El médico terminó de revisarla y habló con una seriedad que heló la sala:
—Por suerte la trajeron a tiempo. Esta chica tiene la salud demasiado frágil. Allá afuera el calor está cerca de los cuarenta grados; si se hubieran tardado más, le habría dado un golpe de calor. Eso sí puede ser mortal.
Hizo una pausa, revisando los insumos.
—Voy a ponerle una inyección para bajarle la temperatura.
Karina, aun medio inconsciente, alcanzó a entender y de inmediato trató de resistirse:
—No... no quiero inyección... puedo tomar agua de hierbas...
—Nada de eso —le cortó el médico con firmeza—. Ya tienes casi cuarenta de fiebre, solo con la inyección baja la temperatura rápido. Si te seguimos esperando, hasta convulsiones te pueden dar.
Sin darle opción, el médico se fue a preparar la inyección y le indicó a Lázaro:
—Dale el medicamento para la fiebre mientras tanto.
Lázaro la acomodó con cuidado, apoyándola en su pecho, y la ayudó a tomar el jarabe. Karina, aún adormilada, tragó el líquido sin ganas, un leve temblor recorriéndole el cuerpo.
Al poco rato, el médico volvió con la jeringa en la mano, pero, tras pensarlo un segundo, volteó para mirar a Lázaro.
—¿Por qué no la inyectas tú?
Lázaro guardó silencio, sin moverse.
El médico lo miró de reojo, con una mezcla de picardía y autoridad.
—¿Qué pasa? Es tu esposa, no es una extraña. Además, cuando te enseñé primeros auxilios, eras más hábil con la aguja que las enfermeras de aquí.
Se acercó aún más, bajando la voz:
—Si yo, viejo, me quedo aquí, cuando despierte se va a sentir incómoda. Mejor tú.
Sin más, le puso la jeringa y el algodón en la mano y salió caminando, silbando, como si nada.
La enfermería quedó en absoluto silencio.
...
Lázaro miró a la mujer que tenía entre brazos, con la fiebre tan alta que apenas y reaccionaba, y supo que no podía seguir esperando.
Con sumo cuidado la giró, haciéndola recostar boca abajo en la camilla.
El vestido ligero dejaba ver un short negro, pegadito, que resaltaba sus curvas. Por un momento, la mirada de Lázaro se detuvo ahí, notando detalles que no debería en esa situación.

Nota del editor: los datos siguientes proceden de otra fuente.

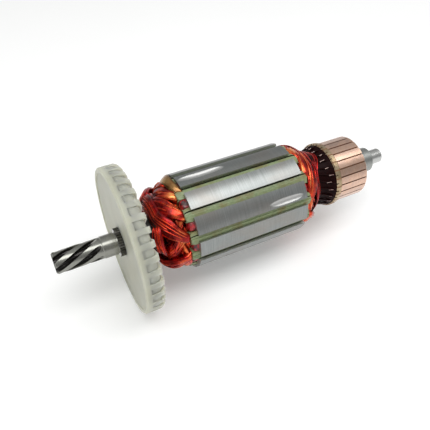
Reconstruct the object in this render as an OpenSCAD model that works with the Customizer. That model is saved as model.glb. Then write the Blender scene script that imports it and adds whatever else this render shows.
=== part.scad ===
// Wound armature of a hand-held power tool's universal motor.
// Frame: the shaft axis is X, +X runs from the pinion to the commutator, +Z is up.
// The origin is on the axis, at the middle of the drive-end bearing seat. Millimetres.
//
// Every sub-part is modelled about a local +Z axis and laid along X by on_shaft(),
// so a local height is a distance along the shaft. A local angle of 0 points down.

/* [Shaft] */
// Diameter of the drive-end bearing seat
seat_d = 8; // [7:0.1:9]
// Plain length of the drive-end bearing seat
seat_l = 4.6; // [3.5:0.1:8]
// Diameter over the pinion's teeth
pinion_d = 7.6; // [6.8:0.1:7.9]
// Length of the pinion's full-depth teeth
pinion_l = 12.3; // [8:0.1:18]
// Length over which the tooth spaces run out towards the seat
runout_l = 4.2; // [3:0.1:6]
// Depth of the tooth spaces
tooth_depth = 1.5; // [1:0.05:1.8]
// Axial length of one full turn of the left-hand teeth
pinion_lead = 51; // [40:1:80]
// Width of the grinding relief between seat and shoulder
relief_w = 0.5; // [0.3:0.1:1]
// Diameter over the knurl that carries the fan
knurl_d = 10.2; // [9.9:0.1:11]
// Length of the knurl
knurl_l = 9.2; // [7.5:0.1:12]
// Diameter of the shaft inside the core
body_d = 9.5; // [9:0.1:9.7]
// Diameter of the shaft under the commutator
commutator_bore_d = 8; // [7:0.1:8.6]
// Diameter of the rear bearing seat
rear_seat_d = 6; // [5:0.1:6.8]
// Length of the rear bearing seat
rear_seat_l = 6.4; // [5:0.1:12]
// Chamfer on the shaft's ends and steps
end_chamfer = 0.5; // [0.2:0.1:0.8]

/* [Core] */
// Outside diameter of the lamination stack
core_d = 35; // [34:0.1:37]
// Length of the lamination stack
core_l = 43; // [32:1:60]
// Distance from the drive-end seat's middle to the core's front face
core_x = 26.9; // [26:0.1:34]
// Width of a tooth's parallel flanks
tooth_w = 3.4; // [3:0.1:3.8]
// Width of the slot mouths
mouth_w = 2.7; // [2:0.1:3.2]
// Thickness of a tooth's tip beside the slot mouth
tip_h = 0.9; // [0.6:0.1:1.1]
// Depth of a slot from the core's surface
slot_depth = 7.9; // [7.3:0.1:8]
// Wall of the insulating sleeve between shaft and core
sleeve_wall = 1; // [0.6:0.1:1.1]
// Length of the long balancing groove
balance_long_l = 18.3; // [10:0.1:24]
// Length of the short balancing groove
balance_short_l = 14.3; // [8:0.1:20]
// Distance from the core's rear face to the short balancing groove's end
balance_inset = 1.25; // [0.5:0.05:4]

/* [Insulation] */
// Thickness of the slot liner
liner_t = 0.25; // [0.15:0.05:0.35]
// Overhang of the liners and wedges past the core at each end
liner_overhang = 2.4; // [2:0.1:3]
// Thickness of a slot wedge
wedge_t = 0.6; // [0.4:0.1:0.8]
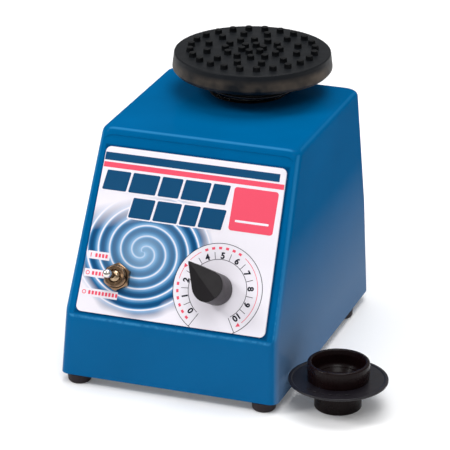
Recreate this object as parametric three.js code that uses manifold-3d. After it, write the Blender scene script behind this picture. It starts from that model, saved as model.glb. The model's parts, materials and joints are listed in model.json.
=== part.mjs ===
// Bench vortex mixer with a rubber platform head, and its spare cup head standing beside it.
// Millimetres, +Z up. The origin is the middle of the footprint, on the bench; -Y is the front.
import * as THREE from 'three';
import { mergeVertices } from 'three/addons/utils/BufferGeometryUtils.js';
import Module from 'manifold-3d';

const wasm = await Module();
wasm.setup();

// ---------------------------------------------------------------- driving dimensions
const GAP = 0.3;                       // clearance between pieces that touch

const WIDTH = 122;                     // housing, side to side at its lower rim
const DEPTH = 165;                     // housing, front to back at its lower rim
const RIM_Z = 5.5;                     // lower rim above the bench
const TOP_Z = 129;                     // flat top of the housing
const WALL = 2.6;
const SIDE_DRAFT = 0.042;              // each side leans in by this much per mm of height
const CORNER_R = 5;                    // upright corners
const EDGE_R = 4;                      // rounded edges of the top
const KINK_Z = 40.4;                   // the front is upright below this and slopes above it
const KINK_Y = -78.7;
const CREASE_Y = -31.4;                // where the slope would meet the flat top
const BACK_KINK_Z = 60;
const BACK_KINK_Y = 81.8;
const BACK_TOP_Y = 73.2;
const BEND_BLEND = 2;                  // half height of the soft bend at each kink

const AXIS_Y = 47.5;                   // motor shaft, behind the middle of the housing
const ORBIT_R = 2;                     // crank offset, so the head orbits on a 4 mm circle
const PRESS = 2.5;                     // how far a vessel pushes the head down

const PLATFORM_TOP_Z = 152.5;          // upper face of the rubber pad, without its nubs
const PAD_THICK = 11.3;
const PAD_R = 44;
const PAD_TOP_R = 42.9;
const NUB_R = 2.1;
const NUB_TALL = 2.6;
const FLANGE_Z = 132.6;                // underside of the head's splash flange
const FLANGE_R = 24.8;
const NECK_R = 18;
const STEM_R = 12.5;
const STEM_LONG = 17;
const SOCKET_WALL = 2.4;
const TOP_HOLE_R = 20.2;

const FOOT_FRONT_X = 52;
const FOOT_FRONT_Y = -75.8;
const FOOT_BACK_X = 54.2;
const FOOT_BACK_Y = 52.5;
const FOOT_R = 6.2;

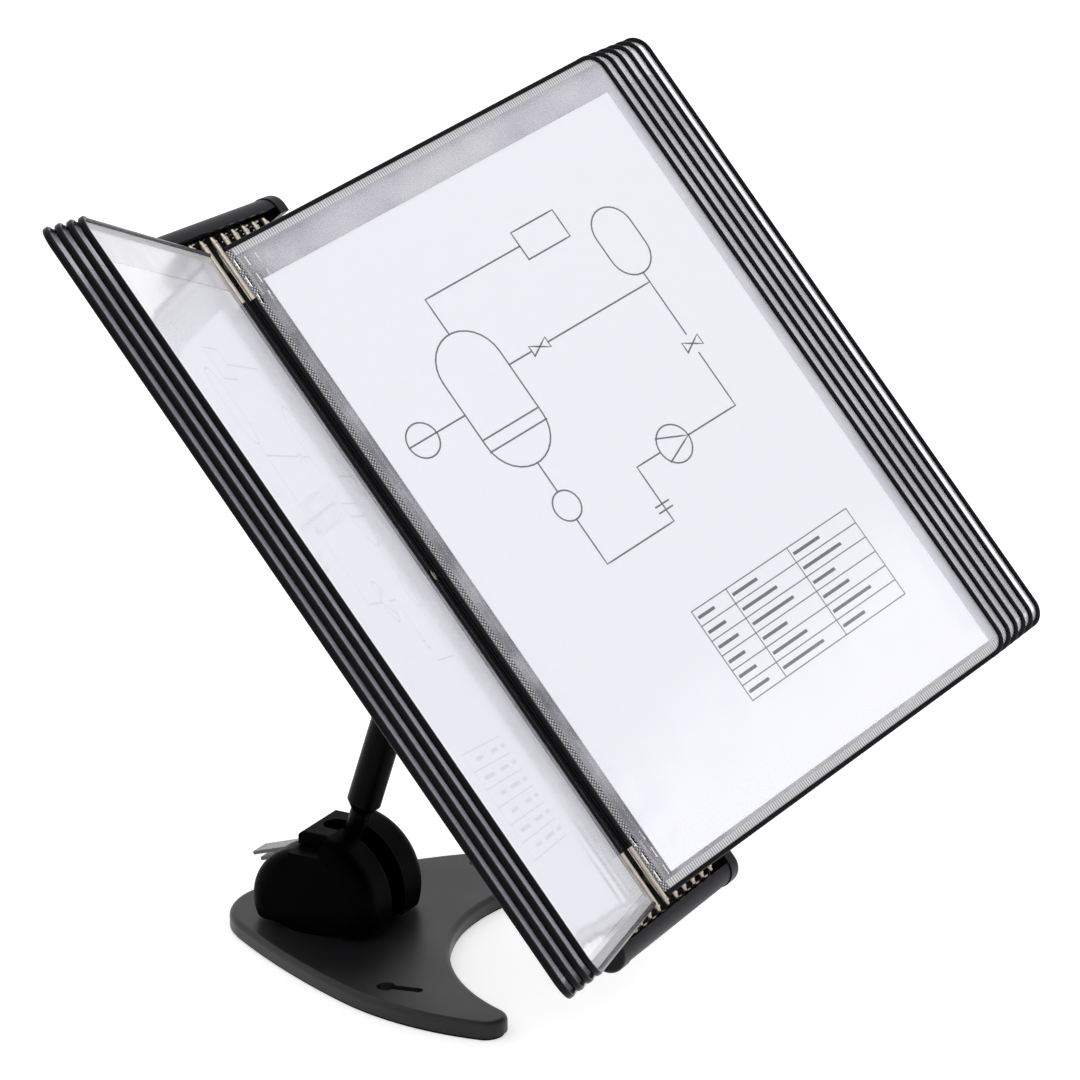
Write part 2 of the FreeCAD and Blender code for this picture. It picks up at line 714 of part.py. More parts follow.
def bracket_cap(end, side):
    start = "bar_half_long" if side == "" else "-bar_half_long - cap_thick"
    dome = bar_half(end, "cap_radius", "cap_thick", start)
    skirt = inner_strip(end, "cap_skirt", start, "cap_thick", "2 * cap_radius",
                        "-bar_centre_back - cap_radius")
    face = (1 if side == "" else -1) * (size("bar_half_long") + size("cap_thick"))
    return rounded(fuse(dome, skirt), size("cap_round"), lambda edge: abs(edge.BoundBox.XMin - face) < 1e-6
                   and abs(edge.BoundBox.XMax - face) < 1e-6)


def hook(end, across):
    """A wire from the bracket's back wall, forward, and round into the pocket's hollow spine."""
    upper = end == "upper"
    height = "hook_height" if upper else "low_hook_height"
    sign = "" if upper else "-"
    wall = "-bar_centre_back - bar_radius + bar_wall + running_gap"
    straight = rod("z", "hook_radius", f"-hook_bend - ({wall})", (across, sign + height, wall))
    tip = rod("y", "hook_radius", f"{height} - hook_bend - hook_tip",
              (across, "hook_tip" if upper else "-low_hook_height + hook_bend", "0"))
    turned = Rotation(Vector(0, 1, 0), -90) if upper else Rotation(Vector(0, 1, 0), -90).multiply(
        Rotation(Vector(1, 0, 0), 180))
    corner = bend("hook_bend", "hook_radius", (across, f"{sign}({height} - hook_bend)", "-hook_bend"), turned)
    ledge = "pocket_half_high + edging_radius + collar_gap" + (" + rod_past" if upper else "")
    collar = rod("y", "collar_radius", "collar_thick",
                 (across, ledge if upper else f"-({ledge}) - collar_thick", "0"))
    return fuse(straight, corner, tip, collar)


def outer_strip():
    """The thick edging of the page's outer edge: it goes round both corners, and tapers off there."""
    wide = size("pocket_wide")
    high = size("pocket_half_high")
    bend_centre = Vector(wide - size("edging_bend"), high - size("edging_bend"), 0)
    end_x = bend_centre.x - size("strip_past_bend")
    outer = size("edging_bend") + size("strip_half_wide")
    inner = size("edging_bend") - size("strip_half_wide")
    low_centre = Vector(bend_centre.x, -bend_centre.y, 0)
    corners = []
    for radius in (outer, inner):
        corners.append([
            Vector(end_x, bend_centre.y + radius, 0), polar(bend_centre, radius, 90),
            polar(bend_centre, radius, 0), polar(low_centre, radius, 0),
            polar(low_centre, radius, -90), Vector(end_x, low_centre.y - radius, 0)])
    edges = []
    for radius, (start, up, right_up, right_low, down, end) in zip((outer, inner), corners):
        edges += [Part.LineSegment(start, up), arc(bend_centre, radius, 90, 0),
                  Part.LineSegment(right_up, right_low), arc(low_centre, radius, 0, -90),
                  Part.LineSegment(down, end)]
    edges += [Part.LineSegment(corners[0][0], corners[1][0]), Part.LineSegment(corners[0][5], corners[1][5])]
    strip = padded("outer_strip", "XY_Plane", edges, "strip_thick", "-strip_thick / 2")
    round_edges(strip, "strip_round", lambda box: box.ZLength < 1e-6)
    return strip


def pocket_shapes():
    """The four pieces of one pocket as it lies flat, with its spine along Y and its page on +X."""
    top = "(pocket_half_high + edging_radius)"
    # The hollow rod stands out of the pocket at the top, where the hook's collar meets it.
    spine = rod("y", "rod_radius", f"2 * {top} + rod_past", ("0", f"-{top}", "0"))
    bores = [rod("y", "hook_radius + running_gap", "rod_bore_depth + rod_past", ("0", start, "0"))
             for start in (f"-{top} - rod_past", f"{top} - rod_bore_depth")]
    eyelet = cut(
        rod("z", "eyelet_radius", "eyelet_thick", ("eyelet_shift", "0", "-sleeve_radius - eyelet_thick")),
        rod("z", "eyelet_hole", "eyelet_thick * 3",
            ("eyelet_shift", "0", "-sleeve_radius - 2 * eyelet_thick")))

    sleeve_low = "-pocket_half_high + sleeve_end"
    sleeve_span = "2 * (pocket_half_high - sleeve_end)"
    sleeve = cut(rod("y", "sleeve_radius", sleeve_span, ("0", sleeve_low, "0")),
                 rod("y", "rod_radius + sleeve_gap", sleeve_span, ("0", sleeve_low, "0")))
    run = "pocket_wide - edging_bend - edging_start"
    edging = [rod("x", "edging_radius", run, ("edging_start", end + "pocket_half_high", "0"))
              for end in ("", "-")]

    left = "(sleeve_radius + film_gap)"
    right = "(pocket_wide - strip_half_wide - film_gap)"
    high = "(pocket_half_high - edging_radius - film_gap)"
    envelope = block((left, f"-{high}", "-film_half_thick"),
                     (f"{right} - {left}", f"2 * {high}", "2 * film_half_thick"))
    corner = size("edging_bend") - size("strip_half_wide") - size("film_gap")
    envelope = rounded(envelope, corner, lambda edge: edge.BoundBox.ZLength > 1
                       and edge.BoundBox.XMin > 100)
    hollow = block((f"{left} + seam_wide", f"-{high} + seam_wide", "-film_half_thick + foil_thick"),
                   (f"{right} - {left} - 2 * seam_wide", f"2 * {high}",
                    "2 * (film_half_thick - foil_thick)"))

    paper = block(("paper_left", "pocket_half_high - edging_radius - paper_top_gap - paper_high",
                   "-paper_thick / 2"), ("paper_wide", "paper_high", "paper_thick"))
    return {
        "spine": [cut(spine, *bores), eyelet],
        "binding": [sleeve, fuse(outer_strip(), *edging)],
        "film": [cut(envelope, hollow)],
        "sheet": [paper],
    }


def pocket_pieces():
    shapes = pocket_shapes()
    for number in range(1, LEFT_POCKETS + RIGHT_POCKETS + 1):
        for piece, solids in shapes.items():
            place(group(*solids), f"pocket_{number:02d}_{piece}", pocket_frame(number))


base_pieces()
hub_pieces()
arm_pieces()
knuckle_pieces()
holder_pieces()
pocket_pieces()

doc.recompute()
for item in doc.Objects:
    if "Invalid" in item.State or "Error" in item.State:
        raise RuntimeError(f"{item.Label} did not compute: {item.State}")
for item in NODES:
    if item.Shape.isNull() or not item.Shape.isValid():
        raise RuntimeError(f"{item.Label} has no valid shape")
for item in NODES:
    item.Shape.exportStep(f"parts/{item.Label}.step")
    box = item.Shape.BoundBox
    print(f"{item.Label:22s} {len(item.Shape.Solids):3d} solids {item.Shape.Volume / 1000:9.2f} cm3"
          f"  x {box.XMin:7.1f} {box.XMax:7.1f}  y {box.YMin:7.1f} {box.YMax:7.1f}"
          f"  z {box.ZMin:7.1f} {box.ZMax:7.1f}")
print(len(NODES), "nodes")
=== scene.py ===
# %% [markdown]
# # A desktop display pocket stand
#
# The real object is a small reading stand. A heavy black crescent carries a swivel hub, a short
# leaning arm carries a frame, and ten clear pockets hang on the frame and turn like the leaves of
# a book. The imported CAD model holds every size, so it comes in first, and all that follows dresses it.

# %% Load the frame
import json
import math

import bmesh
import bpy
from mathutils import Matrix, Vector, noise


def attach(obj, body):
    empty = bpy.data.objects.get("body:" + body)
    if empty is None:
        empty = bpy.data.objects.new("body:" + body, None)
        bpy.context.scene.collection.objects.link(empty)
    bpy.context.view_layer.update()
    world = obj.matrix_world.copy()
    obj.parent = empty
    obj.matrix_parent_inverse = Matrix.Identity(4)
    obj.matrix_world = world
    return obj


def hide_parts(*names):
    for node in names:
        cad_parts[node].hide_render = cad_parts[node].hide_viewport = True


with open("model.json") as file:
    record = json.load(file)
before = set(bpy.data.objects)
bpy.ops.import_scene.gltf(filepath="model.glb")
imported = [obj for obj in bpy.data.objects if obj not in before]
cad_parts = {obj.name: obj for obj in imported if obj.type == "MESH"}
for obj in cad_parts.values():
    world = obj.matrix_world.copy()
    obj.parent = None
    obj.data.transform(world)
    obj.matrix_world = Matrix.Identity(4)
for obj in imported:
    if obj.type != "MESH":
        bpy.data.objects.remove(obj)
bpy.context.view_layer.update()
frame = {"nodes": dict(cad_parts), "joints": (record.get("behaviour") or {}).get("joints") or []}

MM = 0.001

# %% [markdown]
# ## Camera
#
# A camera could be placed by eye, but then nothing lines up for long. Here the corners of the A4
# sheet and of the base gave its place: about 1.6 m away, a third of a metre above the pages, and
# looking down 18 degrees with a long lens, which keeps the far pages almost as large as the near ones.

# %% Camera
CAMERA_PLACE = Vector((-1.43502, -0.48625, 0.66780))
CAMERA_LOOK = Vector((0.91690, 0.25252, -0.30900))
LENS_MM = 126.9

camera_data = bpy.data.cameras.new("reader_camera")
camera_data.sensor_width = 36.0
camera_data.lens = LENS_MM
camera = bpy.data.objects.new("reader_camera", camera_data)
camera.location = CAMERA_PLACE
camera.rotation_euler = CAMERA_LOOK.to_track_quat("-Z", "Y").to_euler()
bpy.context.scene.collection.objects.link(camera)
bpy.context.scene.camera = camera
bpy.context.scene.view_settings.view_transform = "Standard"
# Ten pockets of clear film lie behind each other, so light has to pass many thin layers.
bpy.context.scene.cycles.transparent_max_bounces = 40
print("camera looks down", round(math.degrees(math.asin(-CAMERA_LOOK.z)), 1), "degrees")

# %% [markdown]
# ## Two helpers for materials
#
# A material in Blender is a small network of nodes. One helper adds a node, sets it up and wires it,
# so that each recipe below reads from top to bottom. Colours are written as the hex values that a
# screen shows, and the second helper turns them into the linear light that the renderer works in.

# %% Node and colour helpers
def linear(hex_colour):
    channels = [int(hex_colour[i:i + 2], 16) / 255 for i in (1, 3, 5)]
    return [c / 12.92 if c <= 0.04045 else ((c + 0.055) / 1.055) ** 2.4 for c in channels] + [1.0]


def add(tree, kind, inputs=None, **settings):
    """Add a node; an input gets a value, or a link where it is another node's output."""
    item = tree.nodes.new(kind)
    for name, value in settings.items():
        setattr(item, name, value)
    for name, value in (inputs or {}).items():
        if isinstance(value, bpy.types.NodeSocket):
            tree.links.new(value, item.inputs[name])
        else:
            item.inputs[name].default_value = value
    return item


def start_material(name, shader_inputs):
    """A material whose Principled shader is set up; returns it with its tree and shader."""
    material = bpy.data.materials.new(name)
    material.use_nodes = True
    tree = material.node_tree
    tree.nodes.clear()
    shader = add(tree, "ShaderNodeBsdfPrincipled", shader_inputs)
    add(tree, "ShaderNodeOutputMaterial", {"Surface": shader.outputs["BSDF"]})
    return material, tree, shader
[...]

Tragó saliva y, con manos firmes, bajó un poco la prenda, dejando expuesta una franja de piel tan blanca y suave que casi parecía de porcelana.
Pasó el algodón con alcohol y, sin titubear, aplicó la inyección.
—Hmmm...
Karina gimió débilmente, encogiéndose por reflejo.
De inmediato, Lázaro sostuvo sus piernas con suavidad firme.